HUMAN CLOSED MINDEDNESS is not only pervasive but also essential to our mental functioning. Without it, we would be forever suspended in a limbo of non-belief, incapable of crystallizing a single judgment or undertaking a single decision. However necessary, our need to ultimately close our minds at a given juncture has numerous negative consequences.
The nature of this particular need, its antecedent conditions and its cognitive and social consequences have constituted a long standing interest of mine, and has resulted in over 50 articles and publications in the theoretical and empirical literature in psychology. Whereas prior work related to closed mindedness emphasized the individual difference approach, and while my work assigned an important role to such differences and developed a special scale (translated into several different European and Eastern languages) designed to tap them, I also theorized about numerous situational conditions that may bring about closed mindedness. Many of these conditions have to do with the difficulty of information processing that persons may experience due, e.g. to time pressure, fatigue, ambient noise, or alcoholic intoxication. As for the consequences, we have demonstrated need for closure effects on stereotyping, attribution, impression formation, communication and language use among others.

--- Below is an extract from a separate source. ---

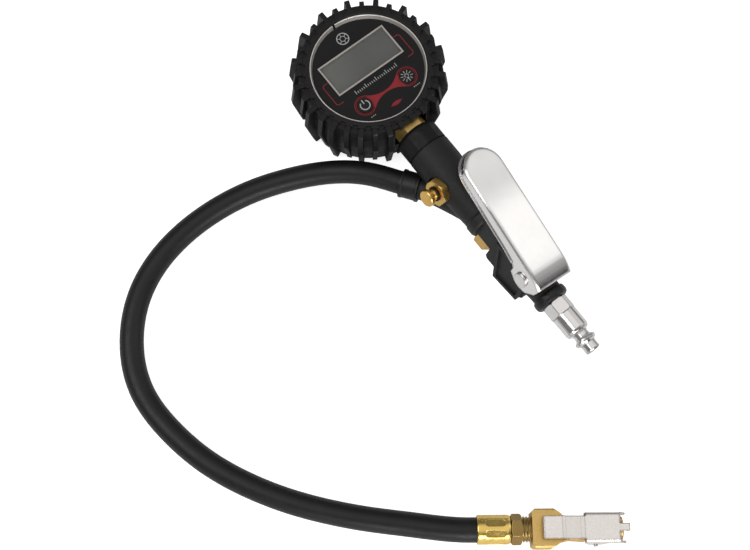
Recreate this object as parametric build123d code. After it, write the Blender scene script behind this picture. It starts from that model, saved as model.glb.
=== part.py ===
from build123d import *
import os
from math import cos, radians, sin

os.makedirs("parts", exist_ok=True)

# Millimetres. +Z is the gauge face's normal, -Y runs down the handle to the inlet plug,
# and the origin is the centre of the boot's flat back, which lies on the bench.

# gauge
BOOT_R = 42.6
LUG_R_TALL = 48.7
LUG_R_SHORT = 46.4
LUG_COUNT = 32
LUG_TURN = 2.0
BOOT_TOP = 48.0
BOOT_BACK = 2.4
CASE_R = 37.4
CASE_IN_R = 35.0
CASE_LEDGE_R = 33.4
CASE_Z0 = 2.5
CASE_Z1 = 45.4
FACE_R = 34.9
FACE_Z0 = 43.0
FACE_T = 1.4
LCD_Y = 7.6
LCD_FRAME = (48.4, 22.0)
LCD_VIEW = (46.6, 20.2)
BUTTON_X = 15.6
BUTTON_Y = -17.4
BUTTON_R = 4.7
BUTTON_Z = (41.5, 45.2)
BOARD_Z = (34.0, 35.6)
CELL_R = 5.2
CELL_L = 43.0
CELL_Y = (7.2, 18.8)
GAUGE_HEX = 18.0
GAUGE_STEM_BORE_R = 1.6
RIM_NOTCH_W = 3.0

# handle: its axis is parallel to Y at this height, and the lever side is rolled about it
AXIS_Z = 32.0
ROLL = 20.0
COLLAR_Y = (-45.4, -59.0)
GRIP_Y = (-59.1, -110.0)
GRIP_R = 13.6
BOSS_Y1 = -117.0
VALVE_Y = -121.2
VALVE_HEX = 13.4
STEM_R = 2.0
STEM_TOP = 25.2
THREAD_BORE_R = 6.45
HOUSING_Y1 = -163.0
INLET_Y = -171.0
PLUG_HEX = 14.2
RUN = 0.05
BLEED_Y = -84.5
BLEED_HEX = 15.0
BLEED_SEAT_X = -11.6

# lever, in its own frame: s runs from the pivot to the free end, h is the height above it
PIVOT_Y = -157.3
PIVOT_H = 8.6
LEVER_OPEN = 12.0
LEVER_HALF = 13.75
SHEET = 1.4
LIP = 0.7
LEVER_TOP = 10.8
BEND_S = 0.5
BEND_R = 28.0
BEND_TURN = 25
LEVER_END_S = 78.0
PIN_R = 2.5

# hose
HOSE_R = 7.15
HOSE_BORE = 4.0
HOSE_FIT = 0.12
BARB_R = 3.8
BRANCH_END = Vector(-15.4, -71.7, 19.6)
BRANCH_DIR = Vector(-0.545, 0.834, -0.13).normalized()
HOSE_Z = 7.4
HOSE_HEX = 15.4
COLLAR_R = 8.5
COLLAR_RIM_R = 8.9

# chuck, in its own frame: x runs from the ferrule to the mouth
CHUCK_AT = (-113.9, -251.0, 9.6)
CHUCK_TURN = -36.75
BLOCK_X = (30.8, 44.6)
MOUTH_X = 82.4
CHUCK_BORE_R = 4.3
CHUCK_BORE_X = 69.0
CLIP_PIN_X = 68.0
CLIP_PIN_Z = -5.6
CLIP_PIN_R = 1.2
CLIP_T = 1.1
CLIP_HALF = 8.4
CLIP_ROOF_X = (60.6, 79.4)
CLIP_ROOF_Z = 10.6


def save(shape, name):
    export_step(shape, f"parts/{name}.step")


def cyl_z(r, z0, z1, x=0.0, y=0.0):
    return Pos(x, y, (z0 + z1) / 2) * Cylinder(r, abs(z1 - z0))


def cyl_y(r, y0, y1, x=0.0, z=AXIS_Z):
    return Pos(x, (y0 + y1) / 2, z) * Rot(90, 0, 0) * Cylinder(r, abs(y1 - y0))


def cyl_x(r, x0, x1, y=0.0, z=0.0):
    return Pos((x0 + x1) / 2, y, z) * Rot(0, 90, 0) * Cylinder(r, abs(x1 - x0))


def block(x0, x1, y0, y1, z0, z1):
    return Pos((x0 + x1) / 2, (y0 + y1) / 2, (z0 + z1) / 2) * Box(abs(x1 - x0), abs(y1 - y0), abs(z1 - z0))


def hex_face(flats, turn=0.0):
    return RegularPolygon(flats / 2, 6, major_radius=False, rotation=turn)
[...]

A particularly exciting new line of research within the need for closure paradigm relates to its effects on group interaction and decision making. We have growing evidence to show that groups whose participants experience a high need for cognitive closure tend to develop a syndrome we have referred to as "group centrism". This includes the development of autocratic leadership, conservatism with regards to group norms, rejection of opinion deviates, conformity, and the tendency toward ingroup favoritism and outgroup derogation.